-------- EXTRACTED INFORMATION --------
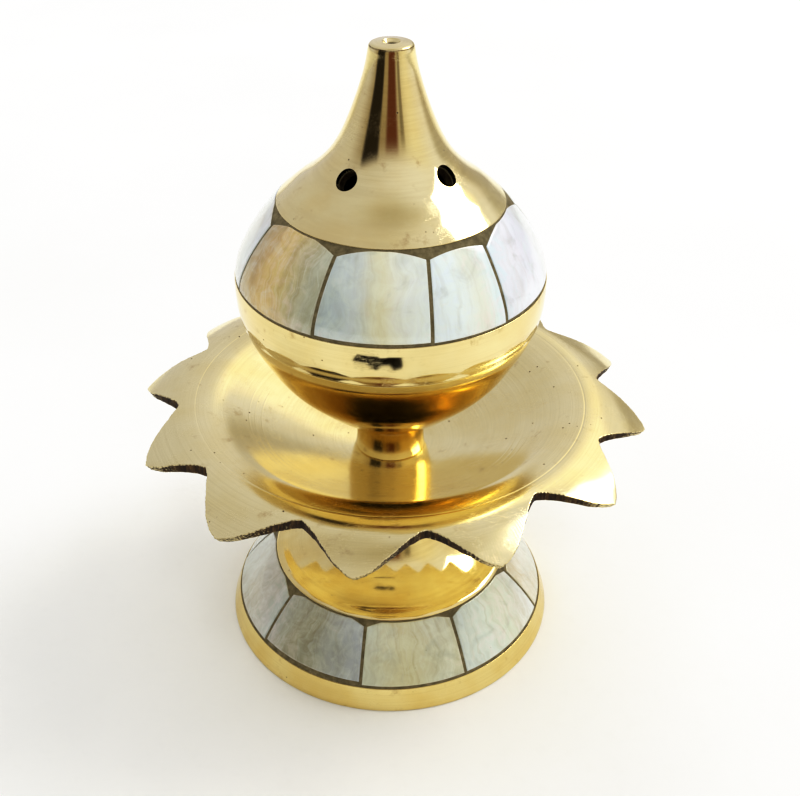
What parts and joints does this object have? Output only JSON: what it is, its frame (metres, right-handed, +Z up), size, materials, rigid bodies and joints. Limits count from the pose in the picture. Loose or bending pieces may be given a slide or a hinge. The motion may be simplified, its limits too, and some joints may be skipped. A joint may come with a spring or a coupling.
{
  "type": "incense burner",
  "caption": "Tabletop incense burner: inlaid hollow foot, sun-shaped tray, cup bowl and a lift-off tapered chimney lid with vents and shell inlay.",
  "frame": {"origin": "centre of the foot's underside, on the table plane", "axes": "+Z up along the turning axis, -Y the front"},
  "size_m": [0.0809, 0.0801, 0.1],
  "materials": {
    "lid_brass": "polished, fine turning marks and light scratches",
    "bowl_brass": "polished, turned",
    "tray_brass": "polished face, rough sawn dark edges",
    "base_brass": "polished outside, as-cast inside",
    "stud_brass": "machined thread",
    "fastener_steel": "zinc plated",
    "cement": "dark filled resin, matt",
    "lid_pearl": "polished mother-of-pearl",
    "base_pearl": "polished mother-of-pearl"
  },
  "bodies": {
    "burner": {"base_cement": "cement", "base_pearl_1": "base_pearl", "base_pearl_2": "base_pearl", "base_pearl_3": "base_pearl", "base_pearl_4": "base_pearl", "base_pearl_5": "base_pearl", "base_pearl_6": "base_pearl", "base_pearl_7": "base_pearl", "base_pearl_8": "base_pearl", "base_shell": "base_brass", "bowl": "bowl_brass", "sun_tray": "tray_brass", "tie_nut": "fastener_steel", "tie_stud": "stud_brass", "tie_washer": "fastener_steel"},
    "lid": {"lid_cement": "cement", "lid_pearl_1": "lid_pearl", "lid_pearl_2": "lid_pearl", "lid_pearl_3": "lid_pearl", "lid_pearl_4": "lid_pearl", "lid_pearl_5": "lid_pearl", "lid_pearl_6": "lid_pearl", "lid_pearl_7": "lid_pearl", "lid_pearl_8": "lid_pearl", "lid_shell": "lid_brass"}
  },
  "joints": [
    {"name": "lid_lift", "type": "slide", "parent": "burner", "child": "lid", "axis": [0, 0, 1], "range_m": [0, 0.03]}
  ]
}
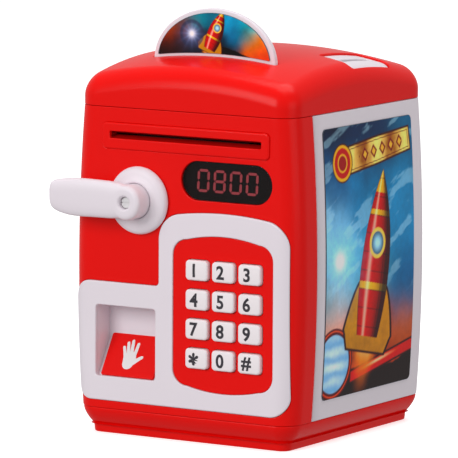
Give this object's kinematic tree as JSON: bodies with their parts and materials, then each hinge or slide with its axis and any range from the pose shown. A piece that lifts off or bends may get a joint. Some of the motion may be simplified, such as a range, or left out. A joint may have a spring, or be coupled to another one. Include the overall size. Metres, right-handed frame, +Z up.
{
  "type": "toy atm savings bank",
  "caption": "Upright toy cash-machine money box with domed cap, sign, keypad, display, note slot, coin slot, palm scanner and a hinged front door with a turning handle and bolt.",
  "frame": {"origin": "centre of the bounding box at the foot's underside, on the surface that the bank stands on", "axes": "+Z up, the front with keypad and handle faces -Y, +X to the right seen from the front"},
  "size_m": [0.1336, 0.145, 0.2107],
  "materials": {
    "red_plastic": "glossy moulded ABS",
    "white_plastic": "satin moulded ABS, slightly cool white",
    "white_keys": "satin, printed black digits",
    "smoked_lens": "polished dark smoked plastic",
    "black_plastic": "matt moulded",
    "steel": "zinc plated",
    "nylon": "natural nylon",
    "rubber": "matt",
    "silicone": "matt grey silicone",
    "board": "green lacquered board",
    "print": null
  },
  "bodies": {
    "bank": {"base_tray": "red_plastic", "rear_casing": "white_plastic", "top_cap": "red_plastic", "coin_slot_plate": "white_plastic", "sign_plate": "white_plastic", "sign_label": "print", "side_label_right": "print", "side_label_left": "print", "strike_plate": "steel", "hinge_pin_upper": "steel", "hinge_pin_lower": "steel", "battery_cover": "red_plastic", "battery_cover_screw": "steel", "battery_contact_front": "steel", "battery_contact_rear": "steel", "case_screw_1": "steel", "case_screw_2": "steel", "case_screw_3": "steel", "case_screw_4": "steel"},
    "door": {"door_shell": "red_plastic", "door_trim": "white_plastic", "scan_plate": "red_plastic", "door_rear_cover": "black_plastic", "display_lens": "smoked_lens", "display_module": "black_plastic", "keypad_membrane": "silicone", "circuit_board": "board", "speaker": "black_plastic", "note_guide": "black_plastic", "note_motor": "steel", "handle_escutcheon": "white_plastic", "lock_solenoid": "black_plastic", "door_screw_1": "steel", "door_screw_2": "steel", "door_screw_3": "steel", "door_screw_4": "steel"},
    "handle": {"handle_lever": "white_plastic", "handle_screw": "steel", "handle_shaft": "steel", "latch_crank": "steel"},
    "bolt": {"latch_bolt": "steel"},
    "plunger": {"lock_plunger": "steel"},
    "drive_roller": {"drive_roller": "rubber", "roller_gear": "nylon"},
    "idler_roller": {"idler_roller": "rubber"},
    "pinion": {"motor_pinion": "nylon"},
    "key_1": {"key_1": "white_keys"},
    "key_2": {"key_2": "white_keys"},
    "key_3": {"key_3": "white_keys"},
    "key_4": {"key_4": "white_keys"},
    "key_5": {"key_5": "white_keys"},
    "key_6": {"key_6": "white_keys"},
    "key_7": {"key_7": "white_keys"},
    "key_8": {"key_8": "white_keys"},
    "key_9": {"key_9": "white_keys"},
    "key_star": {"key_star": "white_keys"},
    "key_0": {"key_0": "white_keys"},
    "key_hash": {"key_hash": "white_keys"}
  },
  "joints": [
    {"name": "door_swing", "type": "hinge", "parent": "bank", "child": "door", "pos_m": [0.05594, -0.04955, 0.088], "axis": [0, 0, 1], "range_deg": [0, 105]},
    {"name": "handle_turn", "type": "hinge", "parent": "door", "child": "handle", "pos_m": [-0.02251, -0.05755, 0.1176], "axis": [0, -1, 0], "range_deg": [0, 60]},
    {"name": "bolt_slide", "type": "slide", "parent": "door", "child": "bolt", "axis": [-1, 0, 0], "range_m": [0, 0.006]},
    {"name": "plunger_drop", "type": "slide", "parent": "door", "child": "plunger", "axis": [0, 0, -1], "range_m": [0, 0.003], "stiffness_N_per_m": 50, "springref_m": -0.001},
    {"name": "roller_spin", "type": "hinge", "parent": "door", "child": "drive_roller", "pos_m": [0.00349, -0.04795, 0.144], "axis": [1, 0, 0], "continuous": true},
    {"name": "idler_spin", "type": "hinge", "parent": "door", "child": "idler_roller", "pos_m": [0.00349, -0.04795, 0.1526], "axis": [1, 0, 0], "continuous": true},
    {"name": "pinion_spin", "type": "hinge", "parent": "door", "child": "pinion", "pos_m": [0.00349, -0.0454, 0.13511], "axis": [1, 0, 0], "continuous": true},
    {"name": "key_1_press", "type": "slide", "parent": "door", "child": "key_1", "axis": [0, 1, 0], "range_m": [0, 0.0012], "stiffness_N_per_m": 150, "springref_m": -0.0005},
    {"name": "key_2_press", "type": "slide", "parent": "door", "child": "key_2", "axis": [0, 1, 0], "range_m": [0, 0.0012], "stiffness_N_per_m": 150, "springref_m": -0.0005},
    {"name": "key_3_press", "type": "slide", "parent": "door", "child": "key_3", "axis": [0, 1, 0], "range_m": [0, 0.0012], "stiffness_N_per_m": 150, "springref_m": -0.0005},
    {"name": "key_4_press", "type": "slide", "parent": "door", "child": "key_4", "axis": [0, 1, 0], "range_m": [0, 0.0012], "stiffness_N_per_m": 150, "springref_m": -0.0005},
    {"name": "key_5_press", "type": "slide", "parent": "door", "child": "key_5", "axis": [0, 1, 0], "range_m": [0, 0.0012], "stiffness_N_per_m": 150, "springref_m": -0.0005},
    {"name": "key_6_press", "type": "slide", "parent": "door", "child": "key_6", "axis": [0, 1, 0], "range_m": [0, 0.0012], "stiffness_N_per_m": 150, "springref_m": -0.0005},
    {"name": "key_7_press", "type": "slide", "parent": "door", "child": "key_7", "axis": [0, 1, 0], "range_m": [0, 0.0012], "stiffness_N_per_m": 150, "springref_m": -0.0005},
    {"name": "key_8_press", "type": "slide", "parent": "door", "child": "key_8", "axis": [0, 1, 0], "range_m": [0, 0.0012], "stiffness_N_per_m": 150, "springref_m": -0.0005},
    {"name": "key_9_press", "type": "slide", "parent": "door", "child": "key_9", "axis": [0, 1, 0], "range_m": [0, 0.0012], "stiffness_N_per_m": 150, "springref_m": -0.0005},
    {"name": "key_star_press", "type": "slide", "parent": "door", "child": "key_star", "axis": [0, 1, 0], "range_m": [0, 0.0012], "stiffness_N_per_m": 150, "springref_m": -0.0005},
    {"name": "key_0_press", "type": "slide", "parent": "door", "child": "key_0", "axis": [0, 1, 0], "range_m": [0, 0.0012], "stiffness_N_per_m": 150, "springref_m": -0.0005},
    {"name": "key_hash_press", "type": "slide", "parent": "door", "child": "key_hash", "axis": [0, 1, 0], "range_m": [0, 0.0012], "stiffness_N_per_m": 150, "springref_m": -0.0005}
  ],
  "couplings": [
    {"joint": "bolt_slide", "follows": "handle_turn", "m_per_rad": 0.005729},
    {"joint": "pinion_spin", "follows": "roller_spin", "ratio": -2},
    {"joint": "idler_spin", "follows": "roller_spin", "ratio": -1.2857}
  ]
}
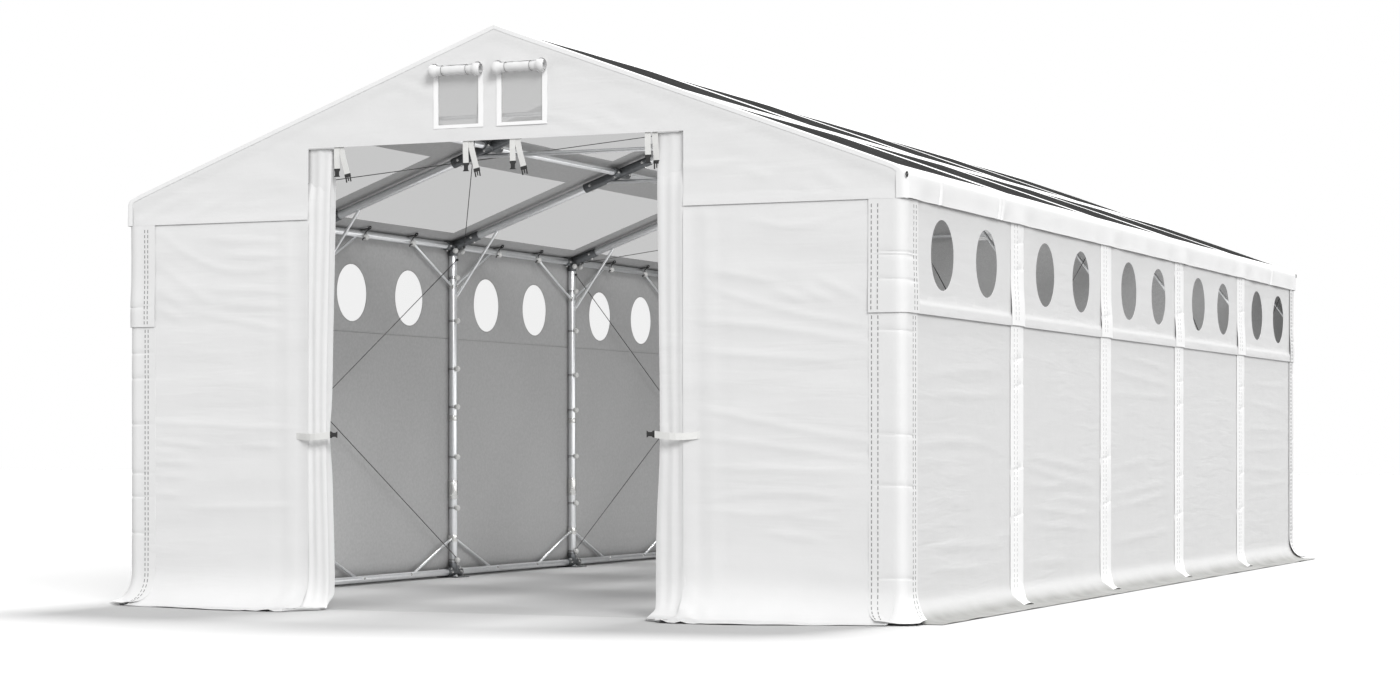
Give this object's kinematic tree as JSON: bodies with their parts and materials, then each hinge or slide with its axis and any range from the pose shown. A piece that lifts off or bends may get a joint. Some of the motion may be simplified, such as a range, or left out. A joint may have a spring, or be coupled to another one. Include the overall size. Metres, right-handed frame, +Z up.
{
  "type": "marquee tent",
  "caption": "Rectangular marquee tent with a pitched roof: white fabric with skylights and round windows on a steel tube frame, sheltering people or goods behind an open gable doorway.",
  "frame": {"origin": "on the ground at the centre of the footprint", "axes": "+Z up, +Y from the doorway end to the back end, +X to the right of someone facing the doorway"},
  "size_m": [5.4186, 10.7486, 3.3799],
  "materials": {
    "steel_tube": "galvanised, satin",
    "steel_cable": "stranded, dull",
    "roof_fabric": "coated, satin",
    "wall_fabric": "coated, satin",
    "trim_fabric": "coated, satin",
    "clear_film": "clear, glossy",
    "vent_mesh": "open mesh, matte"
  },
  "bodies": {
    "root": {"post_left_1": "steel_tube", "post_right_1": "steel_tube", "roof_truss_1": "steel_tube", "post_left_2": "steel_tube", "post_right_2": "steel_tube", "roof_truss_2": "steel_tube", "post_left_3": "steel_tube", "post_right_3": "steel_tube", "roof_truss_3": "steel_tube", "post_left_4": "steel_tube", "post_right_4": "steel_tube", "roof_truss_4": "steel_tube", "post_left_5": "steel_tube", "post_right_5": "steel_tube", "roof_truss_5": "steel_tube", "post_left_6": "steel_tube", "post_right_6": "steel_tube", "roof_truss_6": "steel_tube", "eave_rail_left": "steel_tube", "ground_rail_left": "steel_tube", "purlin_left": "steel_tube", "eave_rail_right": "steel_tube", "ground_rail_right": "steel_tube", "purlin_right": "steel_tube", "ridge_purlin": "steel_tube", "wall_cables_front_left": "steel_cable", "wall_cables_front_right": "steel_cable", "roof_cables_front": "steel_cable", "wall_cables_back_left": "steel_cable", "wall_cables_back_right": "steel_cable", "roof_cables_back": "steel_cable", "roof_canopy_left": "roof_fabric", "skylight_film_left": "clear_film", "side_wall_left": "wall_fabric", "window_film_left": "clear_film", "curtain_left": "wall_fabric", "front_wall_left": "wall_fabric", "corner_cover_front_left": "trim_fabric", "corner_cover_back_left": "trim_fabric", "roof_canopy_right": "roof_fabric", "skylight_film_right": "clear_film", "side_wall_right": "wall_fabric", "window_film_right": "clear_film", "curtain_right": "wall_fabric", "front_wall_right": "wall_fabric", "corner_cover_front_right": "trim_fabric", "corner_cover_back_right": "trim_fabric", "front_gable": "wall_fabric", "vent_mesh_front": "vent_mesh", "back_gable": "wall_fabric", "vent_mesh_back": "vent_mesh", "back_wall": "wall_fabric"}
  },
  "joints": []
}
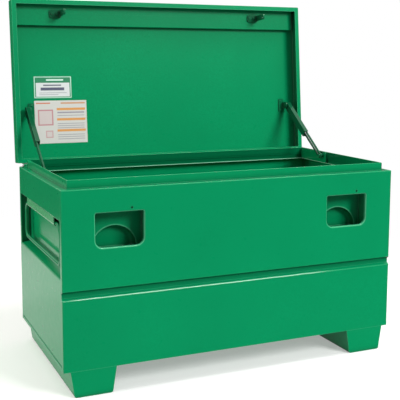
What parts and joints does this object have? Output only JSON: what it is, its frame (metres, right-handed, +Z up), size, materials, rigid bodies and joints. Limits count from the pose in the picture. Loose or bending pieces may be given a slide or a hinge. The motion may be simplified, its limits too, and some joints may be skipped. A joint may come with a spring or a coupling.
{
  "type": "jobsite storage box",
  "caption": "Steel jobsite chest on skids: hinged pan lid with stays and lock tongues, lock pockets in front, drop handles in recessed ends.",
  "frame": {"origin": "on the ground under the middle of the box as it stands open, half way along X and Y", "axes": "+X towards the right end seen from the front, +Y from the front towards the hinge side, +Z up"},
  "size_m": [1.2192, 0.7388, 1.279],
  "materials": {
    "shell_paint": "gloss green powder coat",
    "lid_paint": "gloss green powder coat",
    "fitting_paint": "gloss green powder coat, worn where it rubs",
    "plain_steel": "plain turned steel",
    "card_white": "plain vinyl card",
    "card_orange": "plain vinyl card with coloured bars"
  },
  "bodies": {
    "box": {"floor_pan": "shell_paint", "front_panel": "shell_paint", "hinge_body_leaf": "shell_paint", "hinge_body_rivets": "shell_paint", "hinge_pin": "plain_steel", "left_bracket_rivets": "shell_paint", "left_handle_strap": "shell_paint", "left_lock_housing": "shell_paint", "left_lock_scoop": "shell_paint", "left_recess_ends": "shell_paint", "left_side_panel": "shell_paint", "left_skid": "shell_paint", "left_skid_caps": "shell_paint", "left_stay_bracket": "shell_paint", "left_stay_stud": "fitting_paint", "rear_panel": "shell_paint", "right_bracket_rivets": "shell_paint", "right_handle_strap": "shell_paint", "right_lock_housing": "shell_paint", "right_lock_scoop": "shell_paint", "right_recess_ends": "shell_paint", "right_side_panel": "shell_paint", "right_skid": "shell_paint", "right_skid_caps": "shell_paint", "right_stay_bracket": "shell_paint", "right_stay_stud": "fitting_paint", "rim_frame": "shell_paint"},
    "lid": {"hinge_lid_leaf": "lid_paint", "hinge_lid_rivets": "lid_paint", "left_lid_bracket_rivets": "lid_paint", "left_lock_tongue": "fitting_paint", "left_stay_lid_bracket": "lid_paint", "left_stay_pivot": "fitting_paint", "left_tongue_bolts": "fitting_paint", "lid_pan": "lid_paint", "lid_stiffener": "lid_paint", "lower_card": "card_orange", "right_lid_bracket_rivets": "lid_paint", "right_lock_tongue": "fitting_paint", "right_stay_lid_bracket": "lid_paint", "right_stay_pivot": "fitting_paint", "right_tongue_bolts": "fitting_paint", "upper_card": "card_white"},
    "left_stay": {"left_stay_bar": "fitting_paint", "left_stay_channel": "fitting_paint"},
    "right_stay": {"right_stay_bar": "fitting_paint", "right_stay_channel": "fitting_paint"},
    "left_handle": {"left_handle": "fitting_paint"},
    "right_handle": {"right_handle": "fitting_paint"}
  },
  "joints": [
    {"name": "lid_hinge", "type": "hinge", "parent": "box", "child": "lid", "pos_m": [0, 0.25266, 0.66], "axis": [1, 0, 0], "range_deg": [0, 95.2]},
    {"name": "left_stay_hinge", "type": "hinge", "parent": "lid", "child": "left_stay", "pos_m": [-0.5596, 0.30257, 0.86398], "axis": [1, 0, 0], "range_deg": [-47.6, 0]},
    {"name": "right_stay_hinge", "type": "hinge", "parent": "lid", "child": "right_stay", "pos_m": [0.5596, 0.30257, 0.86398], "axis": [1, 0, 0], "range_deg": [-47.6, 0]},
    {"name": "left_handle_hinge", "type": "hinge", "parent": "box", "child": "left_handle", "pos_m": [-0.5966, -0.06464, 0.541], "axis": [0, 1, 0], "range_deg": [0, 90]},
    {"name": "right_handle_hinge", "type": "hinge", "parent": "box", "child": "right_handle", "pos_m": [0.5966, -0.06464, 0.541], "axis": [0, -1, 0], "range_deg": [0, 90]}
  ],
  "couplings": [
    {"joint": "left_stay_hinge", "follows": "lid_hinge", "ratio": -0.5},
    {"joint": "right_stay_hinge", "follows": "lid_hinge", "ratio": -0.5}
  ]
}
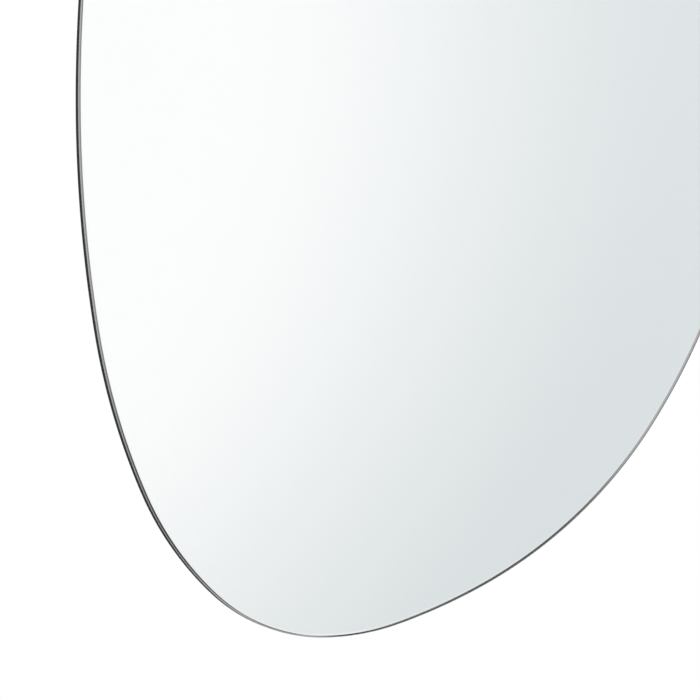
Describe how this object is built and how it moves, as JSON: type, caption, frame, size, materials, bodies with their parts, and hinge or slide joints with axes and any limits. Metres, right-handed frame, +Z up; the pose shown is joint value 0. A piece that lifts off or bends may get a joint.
--------
• SET EXERCISE: The records are above. How many lines in them contain the word "that"? Give the number alone.

• ANSWER IN FULL: 4